» WHAT YOU HAVE TO DO: Only one stretch of the data below should be repeated: the lines from the line containing "Turn this picture" through the line containing "upholsterer builds it.", inclusive, exactly as they are.

» INPUT RECORDS:

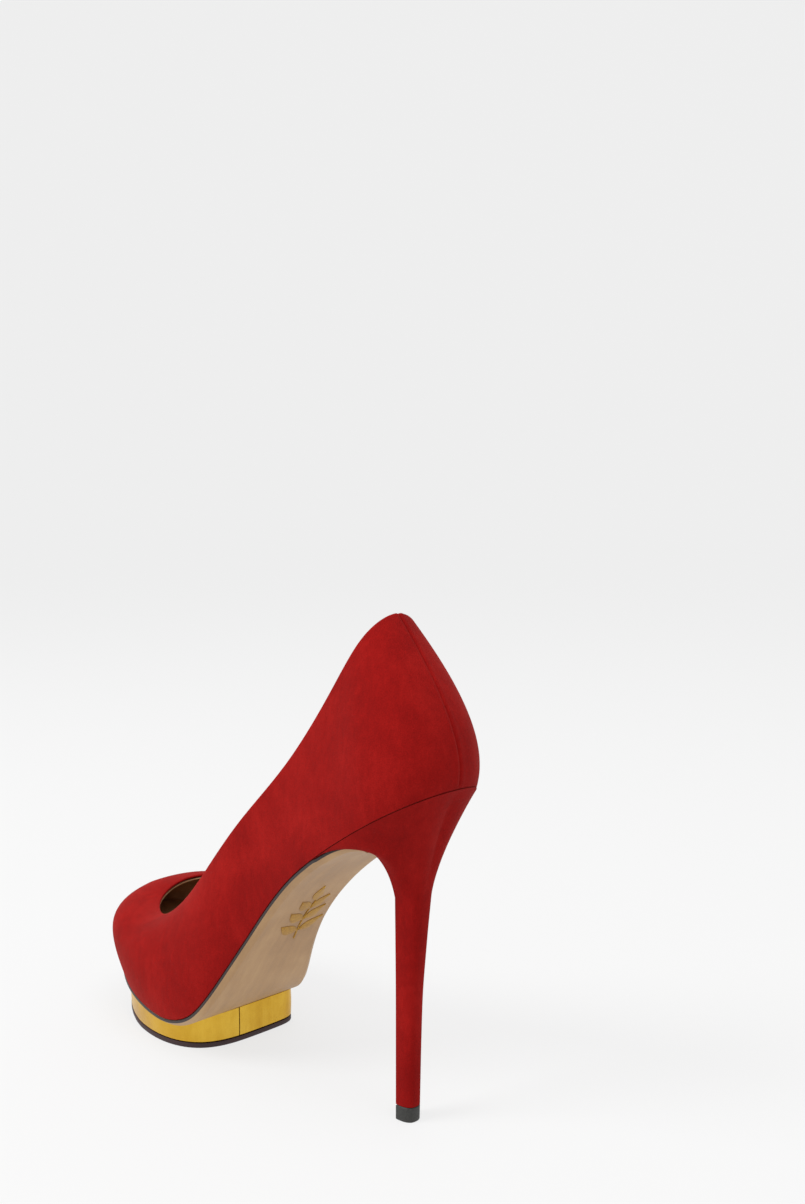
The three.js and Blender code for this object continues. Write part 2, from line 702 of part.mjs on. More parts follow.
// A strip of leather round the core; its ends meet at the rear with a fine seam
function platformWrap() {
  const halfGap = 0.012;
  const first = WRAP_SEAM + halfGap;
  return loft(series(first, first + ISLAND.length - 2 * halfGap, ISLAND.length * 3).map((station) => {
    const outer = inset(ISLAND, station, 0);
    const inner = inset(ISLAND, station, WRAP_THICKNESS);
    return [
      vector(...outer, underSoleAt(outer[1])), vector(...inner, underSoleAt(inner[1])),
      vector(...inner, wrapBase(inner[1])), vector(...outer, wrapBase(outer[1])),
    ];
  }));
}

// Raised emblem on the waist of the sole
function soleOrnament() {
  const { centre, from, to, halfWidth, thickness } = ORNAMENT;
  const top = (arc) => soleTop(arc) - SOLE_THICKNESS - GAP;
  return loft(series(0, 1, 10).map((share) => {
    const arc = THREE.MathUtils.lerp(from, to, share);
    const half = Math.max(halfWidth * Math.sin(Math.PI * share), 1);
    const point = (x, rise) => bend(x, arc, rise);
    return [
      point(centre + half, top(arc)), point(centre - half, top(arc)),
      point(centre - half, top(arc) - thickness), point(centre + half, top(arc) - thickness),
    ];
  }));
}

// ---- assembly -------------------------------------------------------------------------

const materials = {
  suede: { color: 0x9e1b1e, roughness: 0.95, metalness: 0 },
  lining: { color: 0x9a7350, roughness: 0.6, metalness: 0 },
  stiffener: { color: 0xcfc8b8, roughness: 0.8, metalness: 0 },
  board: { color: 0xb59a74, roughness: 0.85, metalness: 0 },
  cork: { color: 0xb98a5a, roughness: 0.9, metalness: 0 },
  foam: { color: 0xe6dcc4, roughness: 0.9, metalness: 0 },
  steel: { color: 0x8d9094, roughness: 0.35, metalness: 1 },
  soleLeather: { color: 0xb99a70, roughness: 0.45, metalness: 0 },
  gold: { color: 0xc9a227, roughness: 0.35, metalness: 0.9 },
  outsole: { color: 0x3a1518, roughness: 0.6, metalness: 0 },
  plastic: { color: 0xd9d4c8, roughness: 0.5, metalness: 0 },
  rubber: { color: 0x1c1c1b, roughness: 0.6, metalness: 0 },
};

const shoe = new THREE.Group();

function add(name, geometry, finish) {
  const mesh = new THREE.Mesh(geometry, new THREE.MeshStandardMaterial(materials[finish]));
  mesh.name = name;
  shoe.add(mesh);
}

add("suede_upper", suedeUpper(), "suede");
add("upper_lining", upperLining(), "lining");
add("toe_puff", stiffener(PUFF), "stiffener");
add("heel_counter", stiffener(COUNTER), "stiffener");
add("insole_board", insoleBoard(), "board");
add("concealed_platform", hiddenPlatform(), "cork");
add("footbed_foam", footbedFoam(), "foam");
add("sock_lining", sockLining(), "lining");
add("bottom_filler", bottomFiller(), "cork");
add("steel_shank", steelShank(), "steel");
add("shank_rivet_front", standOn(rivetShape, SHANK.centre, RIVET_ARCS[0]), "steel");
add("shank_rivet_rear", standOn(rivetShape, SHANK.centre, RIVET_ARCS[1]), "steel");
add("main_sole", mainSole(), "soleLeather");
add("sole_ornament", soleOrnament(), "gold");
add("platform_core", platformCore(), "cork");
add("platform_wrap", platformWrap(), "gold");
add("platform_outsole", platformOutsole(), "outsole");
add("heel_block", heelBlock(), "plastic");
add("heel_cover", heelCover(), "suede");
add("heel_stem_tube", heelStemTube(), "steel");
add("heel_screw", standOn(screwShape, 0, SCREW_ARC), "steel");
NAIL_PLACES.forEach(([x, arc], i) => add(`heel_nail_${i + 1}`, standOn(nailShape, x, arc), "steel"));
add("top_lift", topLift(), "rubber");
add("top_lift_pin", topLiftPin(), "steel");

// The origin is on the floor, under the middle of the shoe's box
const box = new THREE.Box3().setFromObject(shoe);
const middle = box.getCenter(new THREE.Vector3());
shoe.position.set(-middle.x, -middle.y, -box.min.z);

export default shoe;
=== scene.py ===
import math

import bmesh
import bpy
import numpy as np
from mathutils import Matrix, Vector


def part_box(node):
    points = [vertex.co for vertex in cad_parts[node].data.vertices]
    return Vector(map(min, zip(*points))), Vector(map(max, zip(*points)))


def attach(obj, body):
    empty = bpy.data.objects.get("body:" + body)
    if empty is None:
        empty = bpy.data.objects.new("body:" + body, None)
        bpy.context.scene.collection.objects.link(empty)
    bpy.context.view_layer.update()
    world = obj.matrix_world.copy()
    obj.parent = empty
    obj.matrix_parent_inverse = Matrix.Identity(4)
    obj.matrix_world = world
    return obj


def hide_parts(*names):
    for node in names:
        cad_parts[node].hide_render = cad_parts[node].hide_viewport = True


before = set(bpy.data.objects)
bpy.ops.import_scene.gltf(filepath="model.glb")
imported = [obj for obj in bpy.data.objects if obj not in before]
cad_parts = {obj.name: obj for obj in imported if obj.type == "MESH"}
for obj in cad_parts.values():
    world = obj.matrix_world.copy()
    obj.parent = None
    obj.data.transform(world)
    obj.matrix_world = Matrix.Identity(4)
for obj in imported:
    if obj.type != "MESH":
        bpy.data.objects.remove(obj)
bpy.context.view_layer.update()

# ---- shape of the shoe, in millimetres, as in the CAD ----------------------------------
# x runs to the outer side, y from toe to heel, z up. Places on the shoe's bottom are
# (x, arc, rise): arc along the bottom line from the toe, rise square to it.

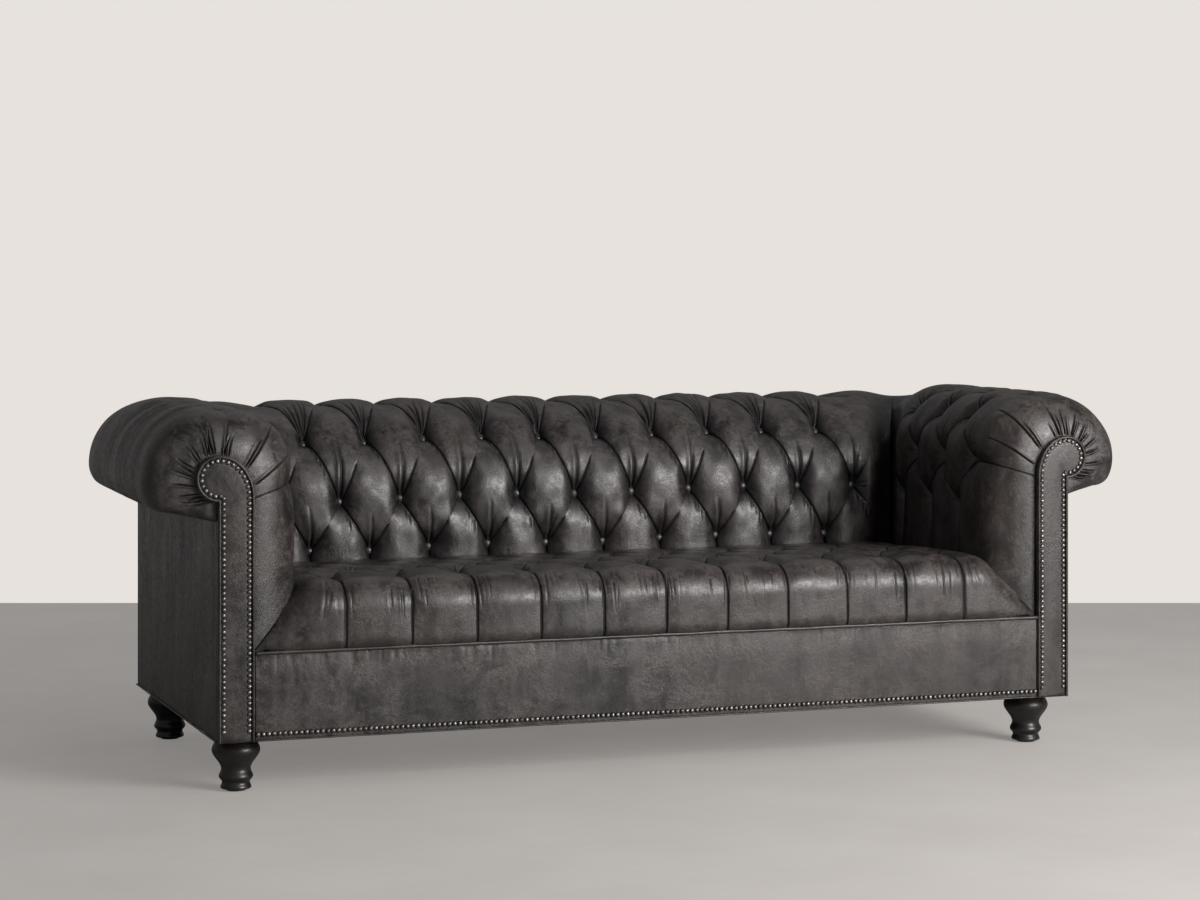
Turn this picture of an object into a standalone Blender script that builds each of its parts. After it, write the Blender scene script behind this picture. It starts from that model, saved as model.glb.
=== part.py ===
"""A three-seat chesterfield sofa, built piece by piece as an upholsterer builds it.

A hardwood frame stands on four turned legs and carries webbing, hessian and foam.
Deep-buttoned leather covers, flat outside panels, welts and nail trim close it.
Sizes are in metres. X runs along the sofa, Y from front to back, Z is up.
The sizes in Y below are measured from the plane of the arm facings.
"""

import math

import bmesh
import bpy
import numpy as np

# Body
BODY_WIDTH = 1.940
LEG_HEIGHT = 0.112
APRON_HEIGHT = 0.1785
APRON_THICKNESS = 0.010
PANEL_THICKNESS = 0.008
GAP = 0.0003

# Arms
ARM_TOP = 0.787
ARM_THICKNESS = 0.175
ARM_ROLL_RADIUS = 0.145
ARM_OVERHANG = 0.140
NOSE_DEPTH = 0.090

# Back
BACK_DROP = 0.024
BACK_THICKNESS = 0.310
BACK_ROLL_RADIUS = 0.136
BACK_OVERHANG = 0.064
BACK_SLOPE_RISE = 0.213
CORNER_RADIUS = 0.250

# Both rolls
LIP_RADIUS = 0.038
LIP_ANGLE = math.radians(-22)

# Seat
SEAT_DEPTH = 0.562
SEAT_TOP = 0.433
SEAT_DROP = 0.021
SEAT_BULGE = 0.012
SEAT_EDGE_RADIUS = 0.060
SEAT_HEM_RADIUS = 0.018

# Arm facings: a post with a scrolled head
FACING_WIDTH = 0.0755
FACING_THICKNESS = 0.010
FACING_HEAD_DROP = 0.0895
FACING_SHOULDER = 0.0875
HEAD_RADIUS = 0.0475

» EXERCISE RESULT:
Turn this picture of an object into a standalone Blender script that builds each of its parts. After it, write the Blender scene script behind this picture. It starts from that model, saved as model.glb.
=== part.py ===
"""A three-seat chesterfield sofa, built piece by piece as an upholsterer builds it.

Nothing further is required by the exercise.